Work to be completed: Which lines hold the word "empty"? Copy each one.

Working data:
§ §

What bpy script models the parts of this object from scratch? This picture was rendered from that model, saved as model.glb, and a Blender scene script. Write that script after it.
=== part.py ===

§ §

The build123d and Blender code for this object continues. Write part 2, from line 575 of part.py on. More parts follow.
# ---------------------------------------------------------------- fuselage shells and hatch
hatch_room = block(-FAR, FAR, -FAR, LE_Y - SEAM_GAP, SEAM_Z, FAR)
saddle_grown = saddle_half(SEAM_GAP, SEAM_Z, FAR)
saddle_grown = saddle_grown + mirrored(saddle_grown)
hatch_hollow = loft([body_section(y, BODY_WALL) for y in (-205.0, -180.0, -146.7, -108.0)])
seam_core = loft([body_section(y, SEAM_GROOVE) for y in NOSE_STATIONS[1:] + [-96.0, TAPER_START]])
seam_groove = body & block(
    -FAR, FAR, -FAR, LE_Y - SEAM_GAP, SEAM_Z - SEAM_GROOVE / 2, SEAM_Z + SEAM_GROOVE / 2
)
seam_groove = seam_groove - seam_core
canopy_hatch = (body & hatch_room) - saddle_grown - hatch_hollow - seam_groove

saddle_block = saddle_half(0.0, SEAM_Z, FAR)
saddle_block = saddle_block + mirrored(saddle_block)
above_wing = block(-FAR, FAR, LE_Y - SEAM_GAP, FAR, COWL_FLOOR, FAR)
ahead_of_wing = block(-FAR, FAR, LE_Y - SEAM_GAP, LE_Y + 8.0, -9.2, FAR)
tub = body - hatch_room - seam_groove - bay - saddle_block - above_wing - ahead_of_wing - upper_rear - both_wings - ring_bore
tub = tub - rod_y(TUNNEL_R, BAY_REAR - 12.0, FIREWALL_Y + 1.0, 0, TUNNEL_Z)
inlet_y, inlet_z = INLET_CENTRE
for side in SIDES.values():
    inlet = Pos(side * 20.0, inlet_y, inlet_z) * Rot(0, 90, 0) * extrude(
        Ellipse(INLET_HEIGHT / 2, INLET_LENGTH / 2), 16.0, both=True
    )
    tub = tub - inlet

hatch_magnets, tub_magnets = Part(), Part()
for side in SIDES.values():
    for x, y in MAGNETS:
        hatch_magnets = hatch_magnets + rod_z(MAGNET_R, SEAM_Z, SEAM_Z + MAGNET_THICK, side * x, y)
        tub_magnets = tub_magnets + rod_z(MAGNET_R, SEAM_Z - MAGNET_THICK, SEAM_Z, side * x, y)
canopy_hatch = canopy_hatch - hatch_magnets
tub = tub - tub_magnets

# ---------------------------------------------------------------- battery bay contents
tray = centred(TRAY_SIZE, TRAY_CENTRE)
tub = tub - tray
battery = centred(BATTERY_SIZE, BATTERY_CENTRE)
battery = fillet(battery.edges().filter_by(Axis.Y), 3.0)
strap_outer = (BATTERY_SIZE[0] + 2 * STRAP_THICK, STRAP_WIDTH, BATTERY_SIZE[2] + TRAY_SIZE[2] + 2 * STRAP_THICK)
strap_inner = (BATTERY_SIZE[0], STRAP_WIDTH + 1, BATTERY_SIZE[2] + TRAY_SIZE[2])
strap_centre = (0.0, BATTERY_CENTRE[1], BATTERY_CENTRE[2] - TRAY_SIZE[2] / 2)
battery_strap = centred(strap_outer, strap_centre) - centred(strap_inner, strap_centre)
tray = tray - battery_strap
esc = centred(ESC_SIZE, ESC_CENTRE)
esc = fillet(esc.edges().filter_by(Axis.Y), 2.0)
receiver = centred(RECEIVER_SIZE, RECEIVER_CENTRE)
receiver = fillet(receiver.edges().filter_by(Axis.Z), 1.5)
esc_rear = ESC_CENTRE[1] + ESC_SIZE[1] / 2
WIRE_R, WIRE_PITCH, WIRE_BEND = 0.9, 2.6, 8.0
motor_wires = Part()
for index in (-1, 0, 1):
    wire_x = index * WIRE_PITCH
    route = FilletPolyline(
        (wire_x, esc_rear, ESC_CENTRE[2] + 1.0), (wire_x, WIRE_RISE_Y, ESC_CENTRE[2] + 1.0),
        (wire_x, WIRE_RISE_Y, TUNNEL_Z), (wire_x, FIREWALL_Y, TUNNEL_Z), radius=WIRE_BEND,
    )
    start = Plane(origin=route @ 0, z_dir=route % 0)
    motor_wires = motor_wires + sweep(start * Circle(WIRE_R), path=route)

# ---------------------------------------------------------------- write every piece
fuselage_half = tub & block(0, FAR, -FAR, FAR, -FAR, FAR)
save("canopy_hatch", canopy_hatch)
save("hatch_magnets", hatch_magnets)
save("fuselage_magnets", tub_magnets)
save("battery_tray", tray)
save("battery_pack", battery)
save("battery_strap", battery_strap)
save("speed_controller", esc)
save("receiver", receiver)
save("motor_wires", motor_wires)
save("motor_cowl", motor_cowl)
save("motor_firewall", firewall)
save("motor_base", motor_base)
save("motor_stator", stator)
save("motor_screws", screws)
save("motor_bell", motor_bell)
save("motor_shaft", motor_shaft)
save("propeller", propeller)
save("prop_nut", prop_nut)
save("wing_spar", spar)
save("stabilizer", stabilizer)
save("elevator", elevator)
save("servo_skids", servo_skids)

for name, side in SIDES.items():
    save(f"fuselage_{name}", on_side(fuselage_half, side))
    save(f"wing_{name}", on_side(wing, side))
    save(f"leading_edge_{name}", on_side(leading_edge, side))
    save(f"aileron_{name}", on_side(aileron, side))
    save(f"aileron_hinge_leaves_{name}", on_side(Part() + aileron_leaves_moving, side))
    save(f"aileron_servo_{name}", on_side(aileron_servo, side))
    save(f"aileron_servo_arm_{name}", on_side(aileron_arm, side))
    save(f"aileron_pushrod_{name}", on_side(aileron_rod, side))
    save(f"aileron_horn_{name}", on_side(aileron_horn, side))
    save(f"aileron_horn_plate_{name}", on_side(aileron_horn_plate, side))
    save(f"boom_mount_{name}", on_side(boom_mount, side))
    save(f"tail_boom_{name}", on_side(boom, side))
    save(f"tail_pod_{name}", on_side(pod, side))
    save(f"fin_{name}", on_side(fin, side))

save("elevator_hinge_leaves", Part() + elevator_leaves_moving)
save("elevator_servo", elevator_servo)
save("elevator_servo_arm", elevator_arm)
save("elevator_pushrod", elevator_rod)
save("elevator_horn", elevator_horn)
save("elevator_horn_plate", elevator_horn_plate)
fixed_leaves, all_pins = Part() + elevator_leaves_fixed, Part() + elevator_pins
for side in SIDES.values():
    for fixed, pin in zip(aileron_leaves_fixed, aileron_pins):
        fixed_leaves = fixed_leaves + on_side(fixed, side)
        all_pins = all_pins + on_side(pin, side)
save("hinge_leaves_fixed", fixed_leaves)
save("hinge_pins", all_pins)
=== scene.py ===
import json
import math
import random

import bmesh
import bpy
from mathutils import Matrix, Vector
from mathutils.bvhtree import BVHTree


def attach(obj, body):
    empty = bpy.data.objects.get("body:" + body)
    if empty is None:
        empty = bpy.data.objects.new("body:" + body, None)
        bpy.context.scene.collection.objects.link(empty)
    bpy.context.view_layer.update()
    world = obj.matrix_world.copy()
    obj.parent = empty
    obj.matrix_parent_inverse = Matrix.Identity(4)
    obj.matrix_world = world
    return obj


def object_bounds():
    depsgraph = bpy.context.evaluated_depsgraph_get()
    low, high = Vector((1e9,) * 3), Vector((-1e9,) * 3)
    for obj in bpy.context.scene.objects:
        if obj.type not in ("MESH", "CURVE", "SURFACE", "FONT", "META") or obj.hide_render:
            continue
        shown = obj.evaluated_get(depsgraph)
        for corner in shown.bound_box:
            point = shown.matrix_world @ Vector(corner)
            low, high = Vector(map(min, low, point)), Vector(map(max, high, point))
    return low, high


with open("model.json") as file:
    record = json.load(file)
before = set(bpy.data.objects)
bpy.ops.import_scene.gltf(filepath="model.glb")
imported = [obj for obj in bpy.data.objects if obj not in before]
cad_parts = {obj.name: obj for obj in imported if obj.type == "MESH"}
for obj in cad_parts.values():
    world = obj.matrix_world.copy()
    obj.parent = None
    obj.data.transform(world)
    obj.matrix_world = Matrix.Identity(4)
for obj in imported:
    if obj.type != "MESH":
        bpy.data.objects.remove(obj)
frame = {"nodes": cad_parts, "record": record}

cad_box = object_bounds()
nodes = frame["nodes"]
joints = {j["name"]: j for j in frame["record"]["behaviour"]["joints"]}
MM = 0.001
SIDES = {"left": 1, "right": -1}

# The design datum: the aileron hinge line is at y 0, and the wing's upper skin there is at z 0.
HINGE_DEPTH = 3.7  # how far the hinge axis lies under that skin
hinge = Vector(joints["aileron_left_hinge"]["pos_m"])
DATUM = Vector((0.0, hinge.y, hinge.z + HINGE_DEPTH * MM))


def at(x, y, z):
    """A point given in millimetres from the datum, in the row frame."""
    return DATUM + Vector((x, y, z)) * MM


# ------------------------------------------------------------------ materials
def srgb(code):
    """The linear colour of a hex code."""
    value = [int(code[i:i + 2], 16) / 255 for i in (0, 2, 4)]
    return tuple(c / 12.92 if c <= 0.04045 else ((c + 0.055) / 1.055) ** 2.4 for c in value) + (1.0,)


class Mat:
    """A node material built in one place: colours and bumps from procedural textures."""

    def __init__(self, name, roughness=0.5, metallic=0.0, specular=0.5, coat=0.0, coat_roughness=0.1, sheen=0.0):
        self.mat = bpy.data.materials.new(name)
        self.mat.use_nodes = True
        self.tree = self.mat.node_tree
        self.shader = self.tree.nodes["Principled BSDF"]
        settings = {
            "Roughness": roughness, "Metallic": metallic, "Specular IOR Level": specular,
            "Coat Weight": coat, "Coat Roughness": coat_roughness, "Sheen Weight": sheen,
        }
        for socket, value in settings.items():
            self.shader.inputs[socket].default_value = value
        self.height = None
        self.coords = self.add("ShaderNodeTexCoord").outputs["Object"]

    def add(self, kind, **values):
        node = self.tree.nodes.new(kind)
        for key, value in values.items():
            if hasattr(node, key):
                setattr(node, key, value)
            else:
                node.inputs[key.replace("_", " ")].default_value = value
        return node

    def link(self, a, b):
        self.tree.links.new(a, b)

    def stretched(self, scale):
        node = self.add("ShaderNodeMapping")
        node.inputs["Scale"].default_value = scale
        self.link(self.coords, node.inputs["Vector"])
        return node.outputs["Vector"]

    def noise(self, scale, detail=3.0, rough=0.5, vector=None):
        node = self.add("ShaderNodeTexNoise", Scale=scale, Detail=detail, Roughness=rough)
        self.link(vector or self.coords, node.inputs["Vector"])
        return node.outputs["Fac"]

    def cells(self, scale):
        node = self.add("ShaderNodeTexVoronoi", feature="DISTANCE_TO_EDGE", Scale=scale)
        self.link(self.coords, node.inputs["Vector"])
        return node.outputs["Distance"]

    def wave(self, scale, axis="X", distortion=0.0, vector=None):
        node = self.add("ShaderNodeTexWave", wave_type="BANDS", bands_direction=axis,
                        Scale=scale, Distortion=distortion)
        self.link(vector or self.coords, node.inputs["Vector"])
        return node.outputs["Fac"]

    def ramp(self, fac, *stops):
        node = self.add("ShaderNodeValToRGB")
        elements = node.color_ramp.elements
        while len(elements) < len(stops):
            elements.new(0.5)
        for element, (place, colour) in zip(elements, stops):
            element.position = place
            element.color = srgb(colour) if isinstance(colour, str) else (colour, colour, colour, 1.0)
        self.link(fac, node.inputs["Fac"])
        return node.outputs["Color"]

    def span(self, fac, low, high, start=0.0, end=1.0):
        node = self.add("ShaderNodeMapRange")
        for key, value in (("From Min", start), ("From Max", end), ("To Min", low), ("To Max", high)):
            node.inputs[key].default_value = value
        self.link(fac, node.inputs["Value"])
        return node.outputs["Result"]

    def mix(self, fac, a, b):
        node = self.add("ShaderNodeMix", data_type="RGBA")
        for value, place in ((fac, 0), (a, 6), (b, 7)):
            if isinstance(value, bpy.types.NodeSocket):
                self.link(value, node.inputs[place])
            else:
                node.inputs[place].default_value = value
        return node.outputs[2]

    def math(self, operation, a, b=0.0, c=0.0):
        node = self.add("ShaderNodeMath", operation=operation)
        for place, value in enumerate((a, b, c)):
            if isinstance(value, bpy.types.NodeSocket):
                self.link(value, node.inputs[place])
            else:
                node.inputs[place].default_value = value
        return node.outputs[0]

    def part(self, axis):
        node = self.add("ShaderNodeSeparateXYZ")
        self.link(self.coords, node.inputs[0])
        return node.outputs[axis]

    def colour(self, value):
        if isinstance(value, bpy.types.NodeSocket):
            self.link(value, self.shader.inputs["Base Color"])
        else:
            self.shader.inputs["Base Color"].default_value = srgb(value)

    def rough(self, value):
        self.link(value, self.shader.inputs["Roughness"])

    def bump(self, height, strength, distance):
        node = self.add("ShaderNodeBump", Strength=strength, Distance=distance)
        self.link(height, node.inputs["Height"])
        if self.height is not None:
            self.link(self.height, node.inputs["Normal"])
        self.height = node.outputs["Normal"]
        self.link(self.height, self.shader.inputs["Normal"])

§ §

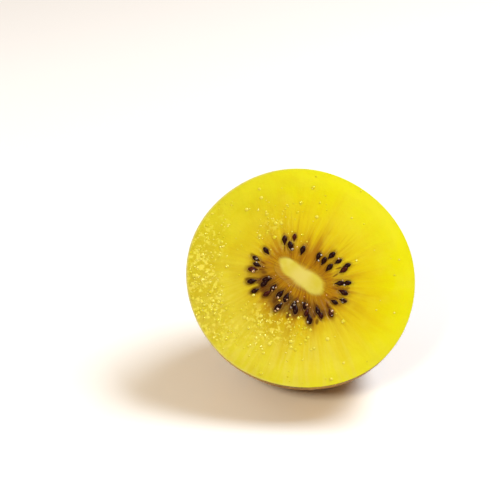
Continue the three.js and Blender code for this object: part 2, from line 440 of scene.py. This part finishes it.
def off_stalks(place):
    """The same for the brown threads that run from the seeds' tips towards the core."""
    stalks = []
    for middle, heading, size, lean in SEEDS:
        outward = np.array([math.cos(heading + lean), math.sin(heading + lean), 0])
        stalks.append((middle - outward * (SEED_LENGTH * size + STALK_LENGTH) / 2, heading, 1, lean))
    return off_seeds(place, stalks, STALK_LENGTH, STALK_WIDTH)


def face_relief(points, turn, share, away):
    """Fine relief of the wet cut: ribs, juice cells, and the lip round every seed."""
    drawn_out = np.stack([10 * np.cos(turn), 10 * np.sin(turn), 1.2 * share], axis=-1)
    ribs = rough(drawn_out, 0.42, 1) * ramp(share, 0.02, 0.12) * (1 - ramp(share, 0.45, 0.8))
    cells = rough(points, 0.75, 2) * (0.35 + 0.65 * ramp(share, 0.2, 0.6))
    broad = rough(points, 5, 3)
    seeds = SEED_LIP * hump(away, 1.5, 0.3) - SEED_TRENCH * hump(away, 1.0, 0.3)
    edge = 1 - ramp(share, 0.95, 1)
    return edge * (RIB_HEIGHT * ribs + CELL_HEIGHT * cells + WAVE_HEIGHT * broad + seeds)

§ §

Exercise result:
    empty = bpy.data.objects.get("body:" + body)
    if empty is None:
        empty = bpy.data.objects.new("body:" + body, None)
        bpy.context.scene.collection.objects.link(empty)
    obj.parent = empty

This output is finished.